● **Source excerpt**:
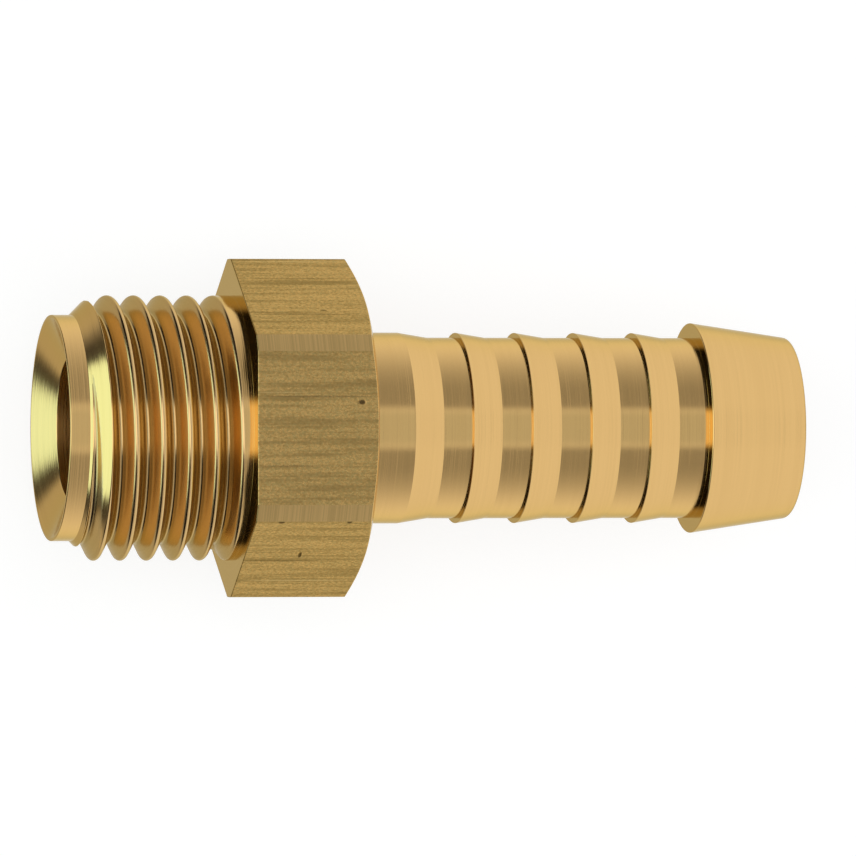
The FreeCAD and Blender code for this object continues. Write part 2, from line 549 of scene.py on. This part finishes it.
@dataclass(frozen=True)
class GroupRecipe:
    """A node group with named inputs and outputs, built once and placed in each material.

    Attributes:
        name: The group's name.
        inputs: Each input's name with its default value, a number or a vector.
        outputs: The outputs' names.
    """

    name: str
    inputs: dict[str, float | tuple]
    outputs: tuple[str, ...]

    def start(self) -> tuple[Wiring, bpy.types.Node, bpy.types.Node]:
        """Makes the empty group.

        Returns:
            Its wiring, its input node and its output node.
        """
        tree = bpy.data.node_groups.new(self.name, "ShaderNodeTree")
        for name, value in self.inputs.items():
            kind = "NodeSocketVector" if isinstance(value, tuple) else "NodeSocketFloat"
            tree.interface.new_socket(name, in_out="INPUT", socket_type=kind).default_value = value
        for name in self.outputs:
            tree.interface.new_socket(name, in_out="OUTPUT", socket_type="NodeSocketFloat")
        return Wiring(tree), tree.nodes.new("NodeGroupInput"), tree.nodes.new("NodeGroupOutput")


@dataclass(frozen=True)
class Grain:
    """One noise over the drawn bar.

    Attributes:
        rate_name: Name of the input for its rate.
        rate: Its rate across the bar, per metre.
        stretch: What the place along X, Y and Z is multiplied by first.
        detail: Number of finer layers.
    """

    rate_name: str
    rate: float
    stretch: tuple[float, float, float]
    detail: float


GRAINS = {
    "Streaks": Grain("Streaks per metre", 3000.0, (0.04, 1.0, 1.0), 3.0),
    "Speckles": Grain("Speckles per metre", 9500.0, (0.75, 1.0, 1.0), 2.0),
    "Hue": Grain("Specks per metre", 13000.0, (-0.9, -1.0, -1.0), 1.0),
}


def turning_lines_group() -> bpy.types.NodeTree:
    """Fine lines round the axis, as a turning tool leaves them.

    The lines are noise over the place along the axis and the distance from it, which hardly changes round
    the axis: the noise's other two coordinates are a half plus the cosine and the sine of the angle, times
    the drift.

    Returns:
        The group, with the output Lines between 0 and 1.
    """
    middle = 0.5
    recipe = GroupRecipe("Turning lines", {"Lines per metre": 9000.0, "Drift": 0.35}, ("Lines",))
    wiring, given, result = recipe.start()
    away, parts = wiring.distance_from_axis()
    drift = wiring.calculate("DIVIDE", given.outputs["Drift"], away)
    rate = given.outputs["Lines per metre"]
    lattice = wiring.put("CombineXYZ", {
        "X": wiring.calculate("MULTIPLY", parts["X"], rate),
        "Y": wiring.calculate("MULTIPLY", away, rate),
        "Z": wiring.calculate("MULTIPLY_ADD", parts["Y"], drift, middle),
    }).outputs[0]
    noise = wiring.put("TexNoise", {
        "Vector": lattice,
        "W": wiring.calculate("MULTIPLY_ADD", parts["Z"], drift, middle),
        "Scale": 1.0,
        "Detail": 2.0,
        "Roughness": NOISE_ROUGHNESS,
    }, noise_dimensions="4D")
    wiring.tree.links.new(noise.outputs[0], result.inputs["Lines"])
    return wiring.tree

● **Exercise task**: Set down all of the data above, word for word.

● **Complete output**:
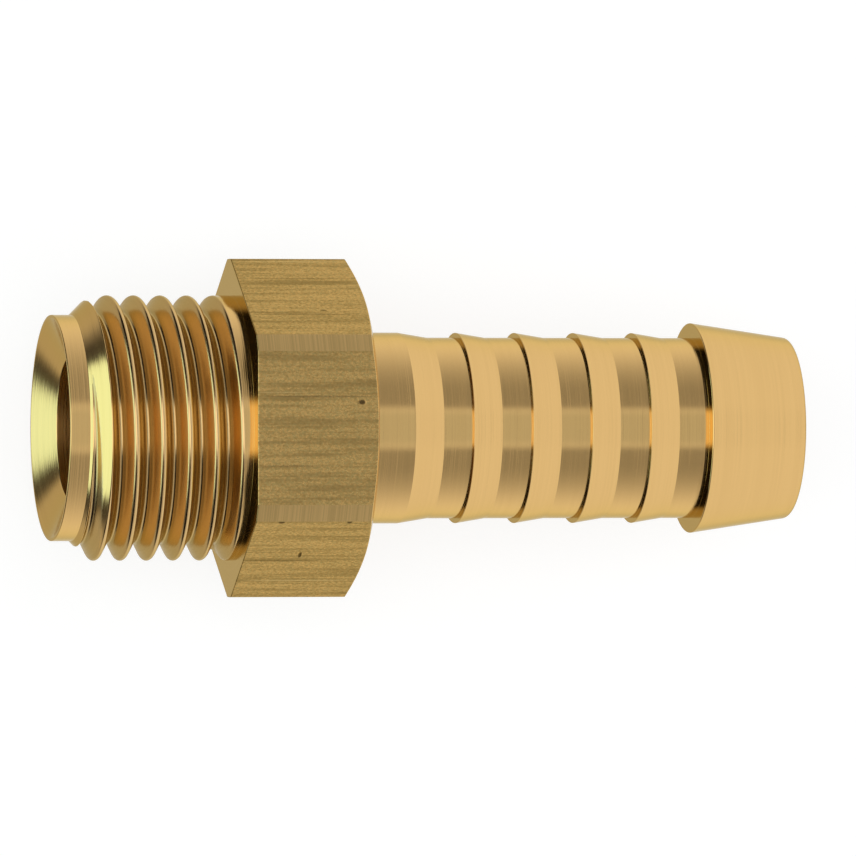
The FreeCAD and Blender code for this object continues. Write part 2, from line 549 of scene.py on. This part finishes it.
@dataclass(frozen=True)
class GroupRecipe:
    """A node group with named inputs and outputs, built once and placed in each material.

    Attributes:
        name: The group's name.
        inputs: Each input's name with its default value, a number or a vector.
        outputs: The outputs' names.
    """

    name: str
    inputs: dict[str, float | tuple]
    outputs: tuple[str, ...]

    def start(self) -> tuple[Wiring, bpy.types.Node, bpy.types.Node]:
        """Makes the empty group.

        Returns:
            Its wiring, its input node and its output node.
        """
        tree = bpy.data.node_groups.new(self.name, "ShaderNodeTree")
        for name, value in self.inputs.items():
            kind = "NodeSocketVector" if isinstance(value, tuple) else "NodeSocketFloat"
            tree.interface.new_socket(name, in_out="INPUT", socket_type=kind).default_value = value
        for name in self.outputs:
            tree.interface.new_socket(name, in_out="OUTPUT", socket_type="NodeSocketFloat")
        return Wiring(tree), tree.nodes.new("NodeGroupInput"), tree.nodes.new("NodeGroupOutput")


@dataclass(frozen=True)
class Grain:
    """One noise over the drawn bar.

    Attributes:
        rate_name: Name of the input for its rate.
        rate: Its rate across the bar, per metre.
        stretch: What the place along X, Y and Z is multiplied by first.
        detail: Number of finer layers.
    """

    rate_name: str
    rate: float
    stretch: tuple[float, float, float]
    detail: float


GRAINS = {
    "Streaks": Grain("Streaks per metre", 3000.0, (0.04, 1.0, 1.0), 3.0),
    "Speckles": Grain("Speckles per metre", 9500.0, (0.75, 1.0, 1.0), 2.0),
    "Hue": Grain("Specks per metre", 13000.0, (-0.9, -1.0, -1.0), 1.0),
}


def turning_lines_group() -> bpy.types.NodeTree:
    """Fine lines round the axis, as a turning tool leaves them.

    The lines are noise over the place along the axis and the distance from it, which hardly changes round
    the axis: the noise's other two coordinates are a half plus the cosine and the sine of the angle, times
    the drift.

    Returns:
        The group, with the output Lines between 0 and 1.
    """
    middle = 0.5
    recipe = GroupRecipe("Turning lines", {"Lines per metre": 9000.0, "Drift": 0.35}, ("Lines",))
    wiring, given, result = recipe.start()
    away, parts = wiring.distance_from_axis()
    drift = wiring.calculate("DIVIDE", given.outputs["Drift"], away)
    rate = given.outputs["Lines per metre"]
    lattice = wiring.put("CombineXYZ", {
        "X": wiring.calculate("MULTIPLY", parts["X"], rate),
        "Y": wiring.calculate("MULTIPLY", away, rate),
        "Z": wiring.calculate("MULTIPLY_ADD", parts["Y"], drift, middle),
    }).outputs[0]
    noise = wiring.put("TexNoise", {
        "Vector": lattice,
        "W": wiring.calculate("MULTIPLY_ADD", parts["Z"], drift, middle),
        "Scale": 1.0,
        "Detail": 2.0,
        "Roughness": NOISE_ROUGHNESS,
    }, noise_dimensions="4D")
    wiring.tree.links.new(noise.outputs[0], result.inputs["Lines"])
    return wiring.tree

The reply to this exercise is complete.